Publisher Granta said that Julia understands the world of Oceania “far better than Winston and is essentially happy with her life”. As Orwell puts it in Nineteen Eighty-Four, “in some ways she was far more acute than Winston, and far less susceptible to Party propaganda … She also stirred a sort of envy in him by telling him that during the Two Minutes Hate her great difficulty was to avoid bursting out laughing. But she only questioned the teachings of the Party when they in some way touched upon her own life. Often she was ready to accept the official mythology, simply because the difference between truth and falsehood did not seem important to her.”

“She has known no other world and, until she meets Winston, never imagined one. She’s opportunistic, believing in nothing and caring not at all about politics. She routinely breaks the rules but also collaborates with the regime whenever necessary. She’s an ideal citizen of Oceania,” said Granta. “But when one day, finding herself walking toward Winston Smith in a long corridor, she impulsively hands him a note – a potentially suicidal gesture – she comes to realise that she’s losing her grip and can no longer safely navigate her world.”

Orwell’s estate said it had been “looking for some time” for an author to tell the story of Smith’s lover, and that Newman, who has previously been longlisted for the Women’s prize and shortlisted for the Guardian first book award, “proved to be the perfect fit”.

Granta added that “Richard Blair, Orwell’s son, has been consulted and approves of the project”.

“Two of the unanswered questions in Orwell’s novel are what Julia sees in Winston, and how she has navigated her way through the party hierarchy. Sandra gets under the skin of Big Brother’s world in a completely convincing way which is both true to the original but also gives a dramatically different narrative to stand alongside the original,” said the estate’s literary executor Bill Hamilton. “The millions of readers who have been brought up with Orwell’s Nineteen Eighty-Four will find this a provocative and satisfying companion.”

Julia will be published after Granta releases Newman’s new novel The Men – in which every single person with a Y chromosome vanishes from the world – next June. It is the latest in a series of feminist retellings of classic stories, from Natalie Haynes’s reimagining of the Trojan war A Thousand Ships, and Pat Barker’s The Silence of the Girls, a version of the Iliad from the perspective of Briseis, to Maggie O’Farrell’s Hamnet, which centres on the life of Shakespeare’s wife, and Jeet Thayil’s Names of the Women, which tells the stories of 15 women whose lives overlapped with Jesus.


The estate of George Orwell has approved a feminist retelling of Nineteen Eighty-Four, which reimagines the story from the perspective of Winston Smith’s lover Julia.

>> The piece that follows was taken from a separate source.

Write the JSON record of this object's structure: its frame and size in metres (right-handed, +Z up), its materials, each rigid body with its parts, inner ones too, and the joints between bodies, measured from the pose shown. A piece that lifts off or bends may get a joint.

Opening with one of literature’s most famous lines – “It was a bright cold day in April, and the clocks were striking thirteen” – Orwell’s 1949 novel is set in a dystopian future where Great Britain, known as Airstrip One, is part of the totalitarian state of Oceania. Big Brother rules supreme and the Thought Police stamp out any individual thinking. Winston Smith works at The Ministry of Truth, rewriting history to suit Big Brother’s narrative. He starts a forbidden affair with Julia – who works on the novel-writing machines in the Fiction Department – until both are captured and sent for re-education via Room 101.

Julia by Sandra Newman
Julia by Sandra Newman Photograph: Granta

In Julia by Sandra Newman, the incidents of Nineteen Eighty-Four are seen through the woman’s eyes. “It was the man from Records who began it, him all unknowing in his prim, grim way, his above-it-all oldthink way. He was the one Syme called ‘Old Misery’,” writes Newman. “Comrade Smith was his right name, though ‘Comrade’ never suited him somehow. Of course, if you felt foolish calling someone ‘Comrade’, far better not to speak to them at all.”

Publisher Granta said that Julia understands the world of Oceania “far better than Winston and is essentially happy with her life”. As Orwell puts it in Nineteen Eighty-Four, “in some ways she was far more acute than Winston, and far less susceptible to Party propaganda … She also stirred a sort of envy in him by telling him that during the Two Minutes Hate her great difficulty was to avoid bursting out laughing. But she only questioned the teachings of the Party when they in some way touched upon her own life. Often she was ready to accept the official mythology, simply because the difference between truth and falsehood did not seem important to her.”

“She has known no other world and, until she meets Winston, never imagined one. She’s opportunistic, believing in nothing and caring not at all about politics. She routinely breaks the rules but also collaborates with the regime whenever necessary. She’s an ideal citizen of Oceania,” said Granta. “But when one day, finding herself walking toward Winston Smith in a long corridor, she impulsively hands him a note – a potentially suicidal gesture – she comes to realise that she’s losing her grip and can no longer safely navigate her world.”

Orwell’s estate said it had been “looking for some time” for an author to tell the story of Smith’s lover, and that Newman, who has previously been longlisted for the Women’s prize and shortlisted for the Guardian first book award, “proved to be the perfect fit”.

Granta added that “Richard Blair, Orwell’s son, has been consulted and approves of the project”.

“Two of the unanswered questions in Orwell’s novel are what Julia sees in Winston, and how she has navigated her way through the party hierarchy. Sandra gets under the skin of Big Brother’s world in a completely convincing way which is both true to the original but also gives a dramatically different narrative to stand alongside the original,” said the estate’s literary executor Bill Hamilton. “The millions of readers who have been brought up with Orwell’s Nineteen Eighty-Four will find this a provocative and satisfying companion.”

Julia will be published after Granta releases Newman’s new novel The Men – in which every single person with a Y chromosome vanishes from the world – next June. It is the latest in a series of feminist retellings of classic stories, from Natalie Haynes’s reimagining of the Trojan war A Thousand Ships, and Pat Barker’s The Silence of the Girls, a version of the Iliad from the perspective of Briseis, to Maggie O’Farrell’s Hamnet, which centres on the life of Shakespeare’s wife, and Jeet Thayil’s Names of the Women, which tells the stories of 15 women whose lives overlapped with Jesus.